アルマ人 新しい宇宙の姿を求めて

システム・エンジニアは、
バランス感覚が大事。

杉本 正宏 SUGIMOTO Masahiro
国立天文台チリ観測所助教。合同アルマ観測所(JAO) システム・エンジニア。

Q1 アルマの仕事について教えてください。

私はシステム・エンジニア(SE)という仕事をしています。SEというと、日本ではコンピュータの仕事のイメージがあるんですが、アルマは非常に複雑で大きなシステムで、しかも世界中で開発している部品を組み合わせて初めて完成していきます。いろんな条件が性能に影響してくるので、評価してそこで見つかった不具合を出して、システムとして問題点があればそれを改良するよう提案、調整をする、という仕事です。システムとして、さまざまなコンポーネント(構成要素)があって、個々のアンテナや受信機にはそれぞれこういう性能を満たしなさい、という仕様があるのですが、さらにその上に全体の仕様というものがあって、ちゃんとシステムとして成り立ってますか、という検証も行ったりします。

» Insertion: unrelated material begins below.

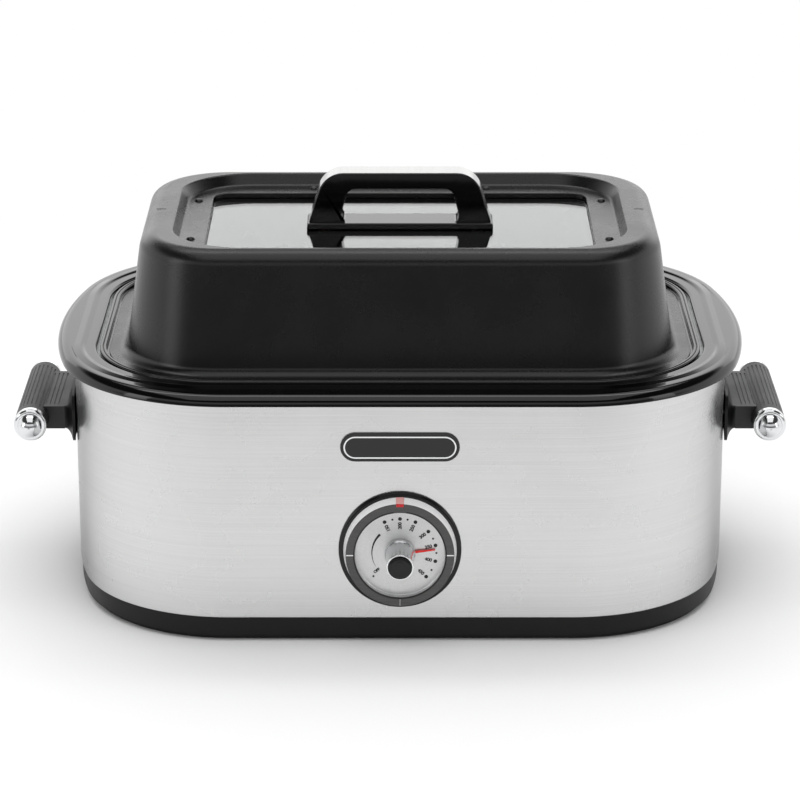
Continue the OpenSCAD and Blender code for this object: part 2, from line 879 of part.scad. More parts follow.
module handle_caps_left() {
    color("#d9dadb") in_place() mirror([1, 0, 0]) side_caps();
}

module handle_screws() {
    color("#9a9c9e") in_place() both_sides() front_and_back()
        translate([handle_screw_x, handle_screw_y, handle_z]) rotate([0, 90, 0]) {
            translate([0, 0, -handle_head_h - seat_gap]) cylinder(r = handle_head_r, h = handle_head_h);
            translate([0, 0, -handle_head_h]) cylinder(
                r = handle_screw_r - 0.1,
                h = handle_head_h + body_w / 2 - handle_screw_x + handle_screw_l
            );
        }
}

module knob_shaft() {
    color("#b9bbbd") in_place() on_front(0, dial_z) difference() {
        translate([0, 0, -shell_t - bracket_t - thermo_d / 2 + 1])
            cylinder(r = shaft_d / 2, h = knob_reach - 6 + thermo_d / 2);
        translate([-5, shaft_d / 2 - 1, face_y]) cube([10, 5, 40]);
    }
}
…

これだけ大きな望遠鏡を作るとなると、どうしても、みんな自分の分担しか考えなくなりがちです。それを、より全体の立場から見て最適化する役割です。例えば、こういう性能とこういう性能、それが組み合わさってトータルの性能が出る、といったときに、システム全体の最適化の視点から、こっちをちょっと頑張ってこっちをちょっとリラックスしてみましょう、といったような調整をするわけです。これは、ハードの性能や技術的なことだけじゃなくて、予算や人といったマネジメント的な要素も多分に含まれてきます。とはいえ、これはケースバイケースのことが多く、微妙な匙加減が要求されることもしばしばなので、バランス感覚が問われます。

また、システム・エンジニアは、アルマ全体を見なければいけないので、例えば建物の空調だとか、電力設備に関する仕事も守備範囲です。理想としては全部を見るということなので、もうありとあらゆることを。逆に言うと細かいことはあまり気にせずに、全体をもう少しレベルの高いところで管理をしなさいというふうな仕事の仕方をしなきゃいけないんです。心がけていることは、とにかくバランスを見るということです。ただ何がバランスかっていうのは経験も必要なことだと思うので、苦労しています。

Q2 アルマで苦労したことを教えてください。

前は三鷹で開発をやっていたのですが、日本は予算を取るのが遅れて、開発もそれにあわせて遅れをとりました。米欧のほかのグループはジャンジャン進んでいたので、例えば後から「くっつけるところを作ってください」と穴ひとつ開けてもらうのにも物凄い苦労がありました。「いや、もう作っているからそんな変更はできない」とか言われて。一方で彼らが先に進んでいた分、いい性能のものを作っているというので、それに追いつこうというプレッシャーがあったからこそ、日本もいい受信機やアンテナができたのかなと。そういうところは、かえって良かったことなのかなと思っています。

もうひとつ、受信機室の温度を一定にするという、非常に大雑把な仕様があって、ずっと棚晒しにされてきたのです。でも受信機などを作っている人にとっては「当然受信機室の温度はどこでも一定ですよね」と。しかし、それを容れるとコストが膨大なものになる。そこで仕様を鵜呑みにするよりは、まず「本当にその温度の安定性は必要なんですか?」というところから入ったんです。全体としてシステムの安定性がキープできればいいでしょ、と。そして、実質的な評価をして、無駄な改良をしないようにしました。アルマのような巨大システムだからこそ、SEとして味わえることも多くて、とても勉強になります。

Q3 アルマの今後に期待することを教えてください。

アルマの建設が順調に進んでおり、その驚異的な性能が徐々に明らかになってきています。世界中の研究者がアルマをどんどん利用して、天文学研究の発展や新発見につながっていけばと期待してます。

システム・エンジニアを将来ずっと続けていくかは、ちょっと悩むところですが(笑)、私個人としては、今のところサイエンスというよりは装置開発に専念してやっていきたいという気持ちが強いです。まだ先の話ですが、アルマのあとに大きな望遠鏡をつくるという計画もあったりしますので、光学設計だとか、検出装置の開発を中心にして将来計画に関わっていきたいと思っています。